### EXERCISE BRIEF
Starting with the first line and ending with the line that holds "# +Z runs from", repeat the material exactly.

### INFORMATION SHOWN
***

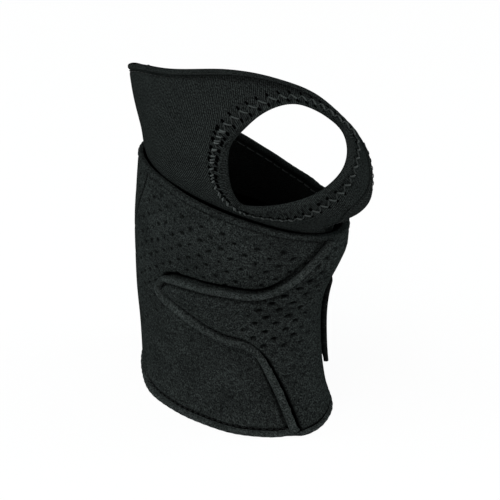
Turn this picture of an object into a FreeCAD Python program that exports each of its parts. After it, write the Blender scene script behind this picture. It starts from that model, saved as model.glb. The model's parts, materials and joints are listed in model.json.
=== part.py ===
import FreeCAD, Part
import math
import os

from FreeCAD import Placement, Rotation, Vector
import Sketcher

# A soft wrist and thumb wrap, millimetres, standing on its hem as if worn.
# +Z runs from the forearm to the fingers, +X to the thumb, and -Y is the side with the flap.

DRIVING = {
    # fabrics
    "cuff_fabric": 3.0,
    "lining_fabric": 0.8,
    "wrap_fabric": 2.8,
    "hand_fabric": 2.4,
    "flap_gap": 0.35,
    "tab_fabric": 2.2,
    "hook_tape": 1.1,
    "tape_skin": 0.6,
    "rolled_edge": 0.5,
    # heights and widths of the edge finishes
    "hem_tape_height": 2.3,
    "hem_wrap": 0.9,
    "rim_tape_height": 2.4,
    "rim_wrap": 0.6,
    "flap_edge_width": 2.8,
    "hand_hem_width": 2.2,
    "thumb_tape_width": 4.4,
    "thumb_tape_inside": 1.9,
    "edge_clearance": 0.4,
    # the cuff's rim: a plane, higher on the flap side
    "rim_height": 82.5,
    "rim_centre_across": 4.0,
    "rim_tilt": 12.25,
    "rim_tilt_facing": 77.5,
    # the drawing plane of the flap and the thumb hole, turned about Z
    "view_turn": 47.0,
    # the outer turn's outline in that plane: across, up, and corner radius
    "tip_across": -35.0,
    "tip_up": 46.9,
    "tip_round": 3.2,
    "upper_bend_across": 10.5,
    "upper_bend_up": 58.4,
    "upper_bend_round": 12.0,
    "upper_end_across": 40.0,
    "upper_end_up": 88.6,
    "wide_across": 70.0,
    "low_end_across": 23.7,
    "low_end_up": -5.0,
    "lower_bend_across": 4.5,
    "lower_bend_up": 34.0,
    "lower_bend_round": 9.0,
    "flap_fold_across": 6.0,
    "hook_from_tip": 10.0,
    "hook_inset": 3.6,
    "hook_from_fold": 5.0,
    # where the outer turn ends behind
    "wrap_end_across": -17.0,
    # the rear tab
    "tab_low": 17.5,
    "tab_high": 50.0,
    "tab_root_across": -11.0,
    "tab_fold_across": -2.0,
    "tab_end_across": 27.5,
    "tab_corner": 5.0,
    "tab_top_corner": 1.5,
    "tab_hook_inset": 3.0,
    # the little-finger side seam of the front cuff panel
    "seam_top_across": -14.0,
    "seam_low_across": -60.0,
    "seam_top_up": 92.0,
    "seam_low_up": 15.6,
    # the front hand panel's rim: up from the little-finger corner, over a round peak and down
    "sleeve_base": 50.0,
    "sleeve_joint_low": 65.0,
    "sleeve_joint_high": 69.0,
    "little_side_across": -50.0,
    "lobe_corner_up": 112.2,
    "lobe_peak_across": 22.0,
    "lobe_peak_up": 137.1,
    "lobe_peak_round": 26.0,
    "lobe_fall_across": 60.0,
    "lobe_fall_up": 108.6,
    # the back hand panel's rim: down from the same corner, low across the back and up to the thumb
    "back_corner_up": 122.0,
    "back_dip_across": -8.0,
    "back_dip_up": 84.2,
    "back_dip_round": 16.0,
    "back_flat_across": 28.0,
    "back_flat_up": 83.4,
    "back_flat_round": 12.0,
    "back_rise_across": 48.5,
    "back_rise_up": 106.0,
    "back_rise_round": 12.0,
    "back_top_across": 36.0,
    "back_top_up": 130.0,
    # the seams between the front and back hand panels
    "seam_depth": -1.0,
    "thumb_seam_bend_up": 90.0,
    "thumb_seam_high_depth": 13.0,
    "thumb_seam_high_up": 118.0,
    "thumb_seam_top_depth": 1.0,
    "thumb_seam_top_up": 129.0,
    "seam_outer_depth": 60.0,
    "seam_outer_up": 145.0,
    "seam_tape_half_width": 2.0,
    "seam_tape_above_rim": 0.5,
    # the thumb hole
    "hole_across": 16.6,
    "hole_up": 110.4,
    "hole_half_long": 19.6,
    "hole_half_short": 14.2,
    "hole_turn": 24.0,
    "hole_from_middle": 26.0,
    # from the wrist's middle to the middle of the whole guard's outline
    "origin_across": 8.45,
    "origin_depth": 0.675,
}

# height, middle across, middle in depth, half width, half depth of each oval section
CUFF_SECTIONS = [
    (0, -2.0, 0.0, 39.6, 24.4),
    (15, -3.6, 0.0, 38.2, 23.5),
    (30, -5.1, 0.0, 38.0, 23.3),
    (45, -4.8, 0.0, 38.6, 23.8),
    (60, -1.2, 0.0, 41.3, 25.3),
    (75, 2.6, 0.0, 43.4, 26.5),
    (92, 4.6, 0.0, 43.6, 26.5),
]
HAND_SECTIONS = [
    (64, 0.6, 0.2, 35.0, 20.4),
    (70, 1.4, 0.1, 35.6, 20.6),
    (76, 2.4, 0.0, 36.0, 20.8),
    (81, 3.8, -0.1, 37.2, 20.9),
    (85, 5.6, 0.0, 39.2, 20.6),
    (90, 9.8, -0.3, 44.8, 22.0),
    (100, 11.2, -1.6, 48.9, 25.2),
    (112, 6.8, -2.0, 48.0, 25.2),
    (124, -1.0, -2.0, 42.3, 22.8),
    (138, -10.0, -2.0, 35.5, 19.0),
]
SECTION_FIELDS = ("height", "across", "depth", "half_width", "half_depth")
SECTIONS = {"cuff": CUFF_SECTIONS, "hand": HAND_SECTIONS}

REACH = 150.0  # half the size of the blocks that trim the fabrics
NODES = {}


def make_sheet(doc):
    """Writes every driving dimension to the spreadsheet, one alias to a cell."""
    sheet = doc.addObject("Spreadsheet::Sheet", "Sizes")
    values = dict(DRIVING)
    for family, rows in SECTIONS.items():
        for index, row in enumerate(rows):
            for field, value in zip(SECTION_FIELDS, row):
                values[f"{family}_{field}_{index}_at"] = value
    for line, (alias, value) in enumerate(values.items(), start=1):
        sheet.set(f"A{line}", alias)
        sheet.set(f"B{line}", str(value))
        sheet.setAlias(f"B{line}", alias)
    doc.recompute()
    return sheet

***

### RESPONSE BELOW
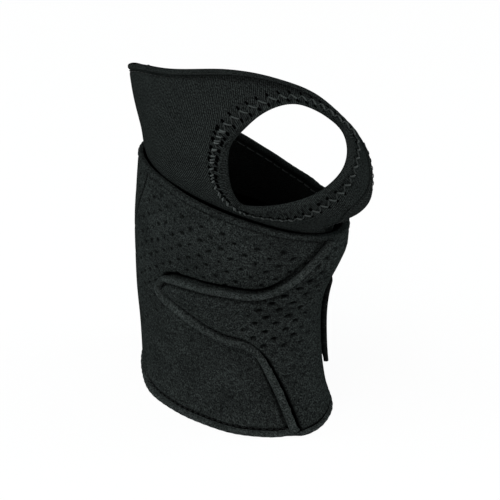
Turn this picture of an object into a FreeCAD Python program that exports each of its parts. After it, write the Blender scene script behind this picture. It starts from that model, saved as model.glb. The model's parts, materials and joints are listed in model.json.
=== part.py ===
import FreeCAD, Part
import math
import os

from FreeCAD import Placement, Rotation, Vector
import Sketcher

# A soft wrist and thumb wrap, millimetres, standing on its hem as if worn.
# +Z runs from the forearm to the fingers, +X to the thumb, and -Y is the side with the flap.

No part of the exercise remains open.